To be done >> Up to and including the line that contains "finishMesh(block, finish)", repeat each line of the data exactly, starting from the first.

Provided material >>
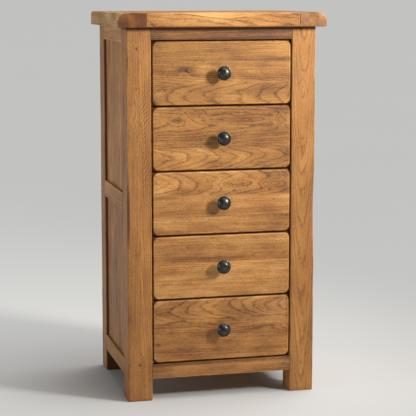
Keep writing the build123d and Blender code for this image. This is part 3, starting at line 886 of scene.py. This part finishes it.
for index, (name, look) in enumerate(frontLooks.items(), 1):
    low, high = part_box(name)
    finish = oak(name + "_oak", low, high, "front", {**frontPlan["skin"], **look})
    block = roundedFace(low, high)
    carving = {"Ripple": frontPlan["ripple"], "Wave": frontPlan["wave"], "Seed": look["seed"], "Finish": finish}
    runTree(block, handCarve, carving)
    finishMesh(block, finish)
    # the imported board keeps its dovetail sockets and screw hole, only its face is carved
    board = bpy.data.objects.new(name + "_board", nodes[name].data.copy())
    scene.collection.objects.link(board)
    finishMesh(board, finish)
    trim = board.modifiers.new("carving", "BOOLEAN")
    trim.operation = "INTERSECT"
    trim.solver = "EXACT"
    trim.object = block
    bakeModifiers(board)
    bpy.data.objects.remove(block)
    finishMesh(board, finish)
    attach(board, f"drawer_{index}")
    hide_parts(name)
print("drawer fronts carved")

# knobs: turned metal, a low dome inside a rolled rim
knobPlan = {
    "sides": 72,
    # (radius, reach from the drawer's face), in mm, before the dome
    "stem": (
        (0.0, 0.0), (8.0, 0.0), (8.5, 0.4), (8.5, 1.2), (8.1, 1.7), (7.0, 2.3), (6.2, 3.6), (5.7, 6.0), (5.5, 9.0),
        (5.8, 12.0), (6.7, 14.6), (8.6, 16.6), (11.5, 17.9), (15.0, 18.6), (18.4, 19.0), (19.7, 19.3), (20.3, 19.8),
        (20.5, 20.5), (20.3, 21.2), (19.8, 21.7), (19.1, 21.9), (18.5, 21.7), (18.1, 21.3), (17.7, 21.2), (17.2, 21.6),
    ),
    "domeRadius": 16.9,
    "domeLow": 22.1,
    "domeHigh": 31.0,
    "domeSteps": 12,
}


def pewter():
    material, r = newMaterial("knobPewter")
    place = r.node("ShaderNodeTexCoord", out="Object")
    cloud = r.noise(place, (0.012, 0.012, 0.012), 3.0, 0.6, 2.0)
    speck = r.noise(place, (0.0016, 0.0016, 0.0016), 2.0, 0.6, 5.0)
    fine = r.noise(place, (0.0005, 0.0005, 0.0005), 2.0, 0.5, 8.0)
    spread = r.node("ShaderNodeSeparateXYZ", values={0: place}, out="Y")
    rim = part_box("drawer_1_knob")[0].y
    # the rim stands between 9 and 12 mm behind the dome's tip and is rubbed brighter
    behind = spread - rim
    rubbed = r.step(behind, 0.0078, 0.0092) * r.step(behind, 0.0112, 0.0125, 1.0, 0.0)
    hollow = r.step(behind, 0.0076, 0.0090) * r.step(behind, 0.0096, 0.0101, 1.0, 0.0)
    colour = r.mix(r.step(cloud, 0.35, 0.7), (0.034, 0.031, 0.026, 1.0), (0.090, 0.082, 0.069, 1.0))
    colour = r.mix(r.step(speck, 0.55, 0.75) * 0.5, colour, (0.022, 0.019, 0.016, 1.0))
    colour = r.mix(rubbed * r.step(cloud, 0.3, 0.6, 0.45, 0.9), colour, (0.34, 0.31, 0.27, 1.0))
    colour = r.mix(hollow * 0.6, colour, (0.012, 0.010, 0.009, 1.0))
    roughness = 0.31 + (cloud - 0.5) * 0.20 + (speck - 0.5) * 0.16 - rubbed * 0.06
    normal = r.node(
        "ShaderNodeBump",
        values={"Strength": 0.30, "Distance": 0.0003, "Height": (speck - 0.5) * 0.8 + (fine - 0.5) * 0.25},
        out="Normal",
    )
    finishMaterial(r, {"Base Color": colour, "Metallic": 0.85, "Roughness": roughness, "Normal": normal})
    return material


knobFinish = pewter()
profile = list(knobPlan["stem"])
domeRise = knobPlan["domeHigh"] - knobPlan["domeLow"]
for i in range(knobPlan["domeSteps"] + 1):
    angle = math.pi / 2 * i / knobPlan["domeSteps"]
    profile.append((knobPlan["domeRadius"] * math.cos(angle), knobPlan["domeLow"] + domeRise * math.sin(angle) ** 1.25))
for index in range(1, 6):
    name = f"drawer_{index}_knob"
    low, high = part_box(name)
    centre = (low + high) / 2
    sides = knobPlan["sides"]
    points, faces = [], []
    for radius, reach in profile:
        for k in range(sides):
            angle = 2 * math.pi * k / sides
            x, z = centre.x + radius * mm * math.cos(angle), centre.z + radius * mm * math.sin(angle)
            points.append((x, high.y - reach * mm, z))
    for i in range(len(profile) - 1):
        for k in range(sides):
            n = (k + 1) % sides
            faces.append((i * sides + k, i * sides + n, (i + 1) * sides + n, (i + 1) * sides + k))
    knob = newPiece(name + "_turned", points, faces)
    finishMesh(knob, knobFinish, 50.0)
    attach(knob, f"drawer_{index}")
    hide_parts(name)
print("knobs turned")

# back boards: four upright boards with a small V where they meet
backPlan = {"count": 4, "vee": 1.6 * mm, "gap": 0.3 * mm}
low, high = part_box("back_boards")
boardWidth = (high.x - low.x) / backPlan["count"]
firstHigh = Vector((low.x + boardWidth - backPlan["gap"], high.y, high.z))
backLook = glued(
    64.0, (0.25, 0.5, 0.75), stave(8, 60, 0.02, 3.4, 0.02), stave(-50, 40, 0.01, 3.0, -0.03),
    stave(-6, 70, -0.03, 3.3, 0.01), stave(40, 44, 0.01, 3.0, -0.01),
    tone=-0.04, roughness=0.6, coat=0.0, knots=((0.3, 0.12, 6, 0.7, -9), (0.72, 0.66, 5, 0.6, -8)),
)
backFinish = oak("backBoardOak", low, high, "back", backLook)
boards = carvedBar(
    "back_board_row", low, firstHigh, 2, [steady(backPlan["vee"]) for _ in range(4)], 4, 1.0 * mm
)
runTree(boards, boardRow, {"Count": backPlan["count"], "Step": (boardWidth, 0.0, 0.0), "Finish": backFinish})
finishMesh(boards, backFinish)
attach(boards, "carcass")
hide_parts("back_boards")
print("back boarded")

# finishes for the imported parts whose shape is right
panelTint = (0.92, 0.92, 0.92)
packedLooks = {
    "front_top_rail": (
        "front",
        glued(
            # the dark tone is partly the rail's own colour and partly painted shade under the top; the marks along its
            # top and bottom edges are painted shadow
            101.0, (), stave(30, 40, 0.01, 2.8, 0), tone=-0.32, tint=(0.96, 0.97, 0.82),
            streakMarks=((0.5, 0.0, 900, 9, 0.46), (0.5, 1.0, 900, 4, 0.25)),
        ),
    ),
    "front_bottom_rail": (
        "front",
        glued(
            113.0, (), stave(-44, 40, 0.015, 3.0, 0), tone=-0.10, tint=(1.0, 1.03, 1.16),
            # the mark along its top edge is painted shadow under the lowest drawer
            streakMarks=((0.5, 0.0, 900, 7, 0.26),), knots=((0.9, 0.5, 3, 0.6, -4),),
        ),
    ),
    "rear_top_rail": ("front", {"seed": 127.0, "tone": -0.03}),
    "rear_bottom_rail": ("front", {"seed": 131.0, "tone": -0.03}),
    "left_top_rail": ("side", {"seed": 139.0, "tone": -0.02}),
    "left_mid_rail": ("side", {"seed": 149.0, "tone": -0.02, "knots": ((0.7, 0.4, 2.5, 0.6, -3),)}),
    "left_bottom_rail": ("side", {"seed": 151.0, "tone": -0.03}),
    "right_top_rail": ("side", {"seed": 157.0}),
    "right_mid_rail": ("side", {"seed": 163.0}),
    "right_bottom_rail": ("side", {"seed": 167.0}),
    "left_upper_panel": (
        "panel",
        glued(
            173.0, (0.36, 0.7), stave(4, 70, 0.03, 3.3, 0.02), stave(-50, 40, 0.01, 3.0, -0.04),
            stave(46, 50, 0.02, 3.1, 0.0), knots=((0.82, 0.3, 3, 0.7, -4), (0.35, 0.8, 2.5, 0.7, -3)),
        ),
    ),
    "left_lower_panel": (
        "panel",
        glued(
            181.0, (0.3, 0.62), stave(40, 44, 0.01, 3.0, 0.0), stave(-6, 66, -0.03, 3.3, 0.03),
            stave(-52, 44, 0.01, 3.0, -0.02), tone=-0.16, knots=((0.4, 0.5, 2.5, 0.7, -3),),
        ),
    ),
    "right_upper_panel": (
        "panel",
        glued(
            191.0, (0.33, 0.68), stave(0, 64, 0.04, 3.3, 0.02), stave(50, 44, 0.01, 3.0, -0.02),
            stave(-8, 70, -0.03, 3.2, 0.01), knots=((0.45, 0.5, 5, 0.8, -8),),
        ),
    ),
    "right_lower_panel": (
        "panel",
        glued(
            193.0, (0.4, 0.7), stave(44, 40, 0.01, 3.0, -0.01), stave(2, 60, 0.04, 3.3, 0.03),
            stave(-46, 50, 0.02, 3.0, -0.02),
        ),
    ),
    "drawer_runners": ("side", {"seed": 197.0, "tone": 0.06, "coat": 0.0, "roughness": 0.62, "wearAndHighlight": 0.0}),
    "top_blocks": ("side", {"seed": 199.0, "tone": 0.04, "coat": 0.0, "roughness": 0.62}),
}
for name, (turn, look) in packedLooks.items():
    low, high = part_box(name)
    look = {"tint": panelTint, **look} if turn in ("panel", "side") else look
    paintMesh(nodes[name].data, oak(name + "_oak", low, high, turn, look))

# drawer boxes: four kinds of finish, one material for each part, sanded and left nearly bare
bareLook = {
    "tone": 0.16, "coat": 0.0, "roughness": 0.6, "wearAndHighlight": 0.05, "ringDepth": 0.16, "ringVariety": 0.14,
    "mottle": 0.16, "tint": (1.0, 1.02, 1.12), "endDark": 0.2,
}
boxKinds = {
    "left_side": ("side", {"seed": 211.0}),
    "right_side": ("side", {"seed": 223.0}),
    "back": ("front", {"seed": 227.0}),
    "bottom": ("top", {"seed": 229.0, "staves": (stave(0, 160, 0.05, 3.6, 0.0),), "tone": 0.2}),
}
for kind, (turn, look) in boxKinds.items():
    for index in range(1, 6):
        name = f"drawer_{index}_{kind}"
        low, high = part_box(name)
        drawerLook = {**bareLook, **look, "seed": look["seed"] + index * 7.0}
        paintMesh(nodes[name].data, oak(name + "_oak", low, high, turn, drawerLook))


def steel():
    material, r = newMaterial("screwSteel")
    place = r.node("ShaderNodeTexCoord", out="Object")
    cloud = r.noise(place, (0.003, 0.003, 0.003), 3.0, 0.6, 2.0)
    turned = r.noise(place, (0.0004, 0.004, 0.0004), 2.0, 0.5, 4.0)
    colour = r.mix(cloud, (0.42, 0.40, 0.36, 1.0), (0.62, 0.60, 0.55, 1.0))
    normal = r.node("ShaderNodeBump", values={"Strength": 0.2, "Distance": 0.0002, "Height": turned}, out="Normal")
    finishMaterial(r, {"Base Color": colour, "Metallic": 1.0, "Roughness": 0.28 + cloud * 0.2, "Normal": normal})
    return material


screwFinish = steel()
for name in ["runner_screws"] + [f"drawer_{i}_knob_screw" for i in range(1, 6)]:
    paintMesh(nodes[name].data, screwFinish)
print("packed parts finished")

# floor, light and camera
studio = {
    "floorColour": rgb(201, 201, 199),
    "floorHalf": 900.0,
    "keyPlace": (2.35, -2.0, 1.95), "keyAim": (0.15, -0.2, 1.17), "keySize": 0.58, "keyPower": 18.6,
    "keyColour": (1.0, 0.975, 0.94), "keySpread": 59.0,
    "fillPlace": (-4.2, -0.6, 1.2), "fillAim": (0.0, 0.1, 0.9), "fillSize": 2.4, "fillPower": 9.0,
    "fillColour": (1.0, 0.985, 0.96), "fillSpread": 60.0,
    "skyStrength": 0.20, "skyColour": (0.985, 0.99, 1.0),
    "overhead": 2.66, "overheadSpread": 70.0, "overheadTilt": 28.0,
}
half = studio["floorHalf"]
corners = [(-half, -half, 0), (half, -half, 0), (half, half, 0), (-half, half, 0)]
floor = newPiece("studio_floor", corners, [(0, 1, 2, 3)])
floorPaint, r = newMaterial("studioFloor")
place = r.node("ShaderNodeTexCoord", out="Object")
cloud = r.noise(place, (0.9, 0.9, 0.9), 2.0, 0.5, 1.0)
paint = r.mix(cloud, (*[c * 0.975 for c in studio["floorColour"]], 1.0), (*studio["floorColour"], 1.0))
finishMaterial(r, {"Base Color": paint, "Roughness": 0.85, "Specular IOR Level": 0.25})
floor.data.materials.append(floorPaint)


def softbox(name, place, aim, size, power, colour, spread):
    lamp = bpy.data.lights.new(name, "AREA")
    lamp.shape = "SQUARE"
    lamp.size = size
    lamp.energy = power
    lamp.color = colour
    lamp.spread = math.radians(spread)
    holder = bpy.data.objects.new(name, lamp)
    holder.location = place
    holder.rotation_euler = (Vector(aim) - Vector(place)).to_track_quat("-Z", "Y").to_euler()
    scene.collection.objects.link(holder)


for kind in ("key", "fill"):
    parts = [studio[kind + part] for part in ("Place", "Aim", "Size", "Power", "Colour", "Spread")]
    softbox(kind + "_light", *parts)
overhead = bpy.data.lights.new("overhead_light", "SUN")
overhead.energy = studio["overhead"]
overhead.angle = math.radians(studio["overheadSpread"])
overheadHolder = bpy.data.objects.new("overhead_light", overhead)
overheadHolder.rotation_euler = (0.0, math.radians(studio["overheadTilt"]), 0.0)
scene.collection.objects.link(overheadHolder)

world = bpy.data.worlds.new("studio")
scene.world = world
world.use_nodes = True
world.node_tree.nodes.clear()
r = Recipe(world.node_tree)
sky = r.node("ShaderNodeBackground", values={"Color": (*studio["skyColour"], 1.0), "Strength": studio["skyStrength"]})
r.node("ShaderNodeOutputWorld", values={"Surface": sky})

cameraPlan = {"place": (-1.005, -4.061, 1.1505), "turn": 14.01, "dip": 7.57, "lens": 122.96, "shift": -0.06}
lens = bpy.data.cameras.new("studio_camera")
lens.sensor_width = 36.0
lens.lens = cameraPlan["lens"]
lens.shift_y = cameraPlan["shift"]
lens.clip_end = 3000.0
camera = bpy.data.objects.new("studio_camera", lens)
camera.location = cameraPlan["place"]
camera.rotation_euler = (math.radians(90 - cameraPlan["dip"]), 0.0, math.radians(-cameraPlan["turn"]))
scene.collection.objects.link(camera)
scene.camera = camera
scene.view_settings.view_transform = "Standard"
print("studio set")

Solution for this problem >>
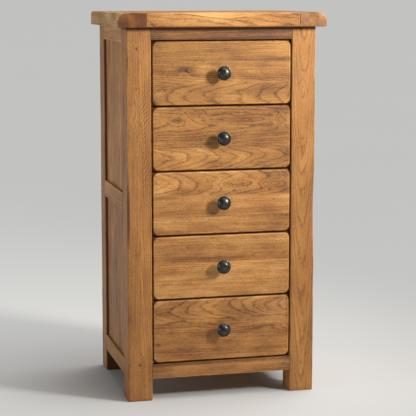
Keep writing the build123d and Blender code for this image. This is part 3, starting at line 886 of scene.py. This part finishes it.
for index, (name, look) in enumerate(frontLooks.items(), 1):
    low, high = part_box(name)
    finish = oak(name + "_oak", low, high, "front", {**frontPlan["skin"], **look})
    block = roundedFace(low, high)
    carving = {"Ripple": frontPlan["ripple"], "Wave": frontPlan["wave"], "Seed": look["seed"], "Finish": finish}
    runTree(block, handCarve, carving)
    finishMesh(block, finish)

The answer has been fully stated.